% Generated by roxygen2: do not edit by hand
% Please edit documentation in R/bf_map.R
\name{bf_map}
\alias{bf_map}
\title{Map variables to a bitflag}
\usage{
bf_map(protocol, data, registry, ..., name = NULL, na.val = NULL)
}
\arguments{
\item{protocol}{\code{\link[=character]{character(1)}}\cr the protocol based on which
the flag should be determined, see Details.}

\item{data}{the object to build bit flags for.}

\item{registry}{\code{\link[=registry]{registry(1)}}\cr an already defined bitfield
registry.}

\item{...}{the protocol-specific arguments for building a bit flag, see
Details.}

\item{name}{\code{\link[=character]{character(1)}}\cr optional flag-name.}

\item{na.val}{value, of the same encoding type as the flag, that needs to be
given, if the test for this flag results in \code{NA}s.}
}
\value{
an (updated) object of class 'registry' with the additional flag
defined here.
}
\description{
This function maps values from a dataset to bit flags that can be encoded
into a bitfield.
}
\details{
\code{protocol} can either be the name of an internal item (see
\code{\link{bf_pcl}}), a newly built local protocol
(\code{\link{bf_protocol}}) or one that has been imported from the bitfield
community standards repo on github (\code{\link{bf_standards}}). Any
\code{protocol} has specific arguments, typically at least the name of the
column containing the values to test (\code{x}). To make this function as
general as possible, all of these arguments are specified via the
\code{...} argument of \code{bf_map}. Internal
protocols are: \itemize{
\item \code{na} (x): test whether a variable contains \code{NA}-values
(\emph{boolean}).
\item \code{nan} (x): test whether a variable contains \code{NaN}-values
(\emph{boolean}).
\item \code{inf} (x): test whether a variable contains \code{Inf}-values
(\emph{boolean}).
\item \code{identical} (x, y): element-wise test whether values are
identical across two variables (\emph{boolean}).
\item \code{range} (x, min, max): test whether the values are within a
given range (\emph{boolean}).
\item \code{matches} (x, set): test whether the values match a given set
(\emph{boolean}).
\item \code{grepl} (x, pattern): test whether the values match a given
pattern (\emph{boolean}).
\item \code{category} (x): test whether the values are part of a set of
given categories. (\emph{enumeration}).
\item \code{case} (...): test whether values are part of given cases
(\emph{enumeration}).
\item \code{nChar} (x): count the number of characters of the values
(\emph{unsigned integer}).
\item \code{nInt} (x): count the number of integer digits of the values
(\emph{unsigned integer}).
\item \code{nDec} (x): count the decimal digits of the variable values
(\emph{unsigned integer}).
\item \code{integer} (x, ...): encode values as integer bit-sequence.
Accepts raw integer data directly, or numeric data with
auto-scaling when \code{range}, \code{fields}, or \code{decimals}
are provided.
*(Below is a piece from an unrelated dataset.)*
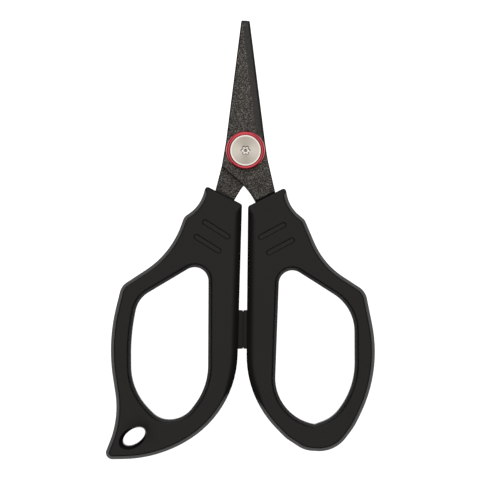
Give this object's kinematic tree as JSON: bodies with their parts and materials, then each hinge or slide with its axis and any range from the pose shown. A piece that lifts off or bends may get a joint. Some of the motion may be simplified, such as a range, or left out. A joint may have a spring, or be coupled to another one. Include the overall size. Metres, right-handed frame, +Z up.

With \code{range = c(min, max)} and
\code{fields = list(significand = n)}, values are linearly mapped
from \code{[min, max]} to \code{[0, 2^n - 1]} during encoding and
back during decoding. The scaling parameters are stored in
provenance for transparent round-trips (\emph{signed integer}).
\item \code{numeric} (x, ...): encode the numeric value as floating-point
bit-sequence (see \code{\link{.makeEncoding}} for details on the
... argument) (\emph{floating-point}).
}
}
\section{Notes}{
 Console output from R classes (such as tibble) often rounds
or truncates decimal places, even for ordinary numeric vectors. Internally,
R stores numeric values as double-precision floating-point numbers (64
bits, with 52 bits for the significand), providing approximately 16
significant decimal digits (\eqn{log10(2^52) = 15.65}). If a bit flag
appears inconsistent with the displayed values, verify the full precision
using \code{sprintf("\%.16f", values)}. Using more than 16 digits will show
additional figures, but these are artifacts of binary-to-decimal conversion
and carry no meaningful information.
}

\examples{
# first, set up the registry
reg <- bf_registry(name = "testBF", description = "test bitfield",
                   template = bf_tbl)

# then, put the test for NA values together
reg <- bf_map(protocol = "na", data = bf_tbl, registry = reg,
              x = year)

# all the other protocols...
# boolean encoding
reg <- bf_map(protocol = "nan", data = bf_tbl, registry = reg,
              x = y)
reg <- bf_map(protocol = "inf", data = bf_tbl, registry = reg,
              x = y)
reg <- bf_map(protocol = "identical", data = bf_tbl, registry = reg,
              x = x, y = y, na.val = FALSE)
reg <- bf_map(protocol = "range", data = bf_tbl, registry = reg,
              x = yield, min = 10.4, max = 11)
reg <- bf_map(protocol = "matches", data = bf_tbl, registry = reg,
              x = commodity, set = c("soybean", "honey"), na.val = FALSE)
reg <- bf_map(protocol = "grepl", data = bf_tbl, registry = reg,
              x = year, pattern = ".*r", na.val = FALSE)

# enumeration encoding
reg <- bf_map(protocol = "category", data = bf_tbl, registry = reg,
              x = commodity, na.val = 0)
reg <- bf_map(protocol = "case", data = bf_tbl, registry = reg, na.val = 4,
              yield >= 11, yield < 11 & yield > 9, yield < 9 & commodity == "maize")

# integer encoding
reg <- bf_map(protocol = "nChar", data = bf_tbl, registry = reg,
              x = commodity, na.val = 0)
reg <- bf_map(protocol = "nInt", data = bf_tbl, registry = reg,
              x = yield)
reg <- bf_map(protocol = "nDec", data = bf_tbl, registry = reg,
              x = yield)
reg <- bf_map(protocol = "integer", data = bf_tbl, registry = reg,
              x = as.integer(year), na.val = 0L)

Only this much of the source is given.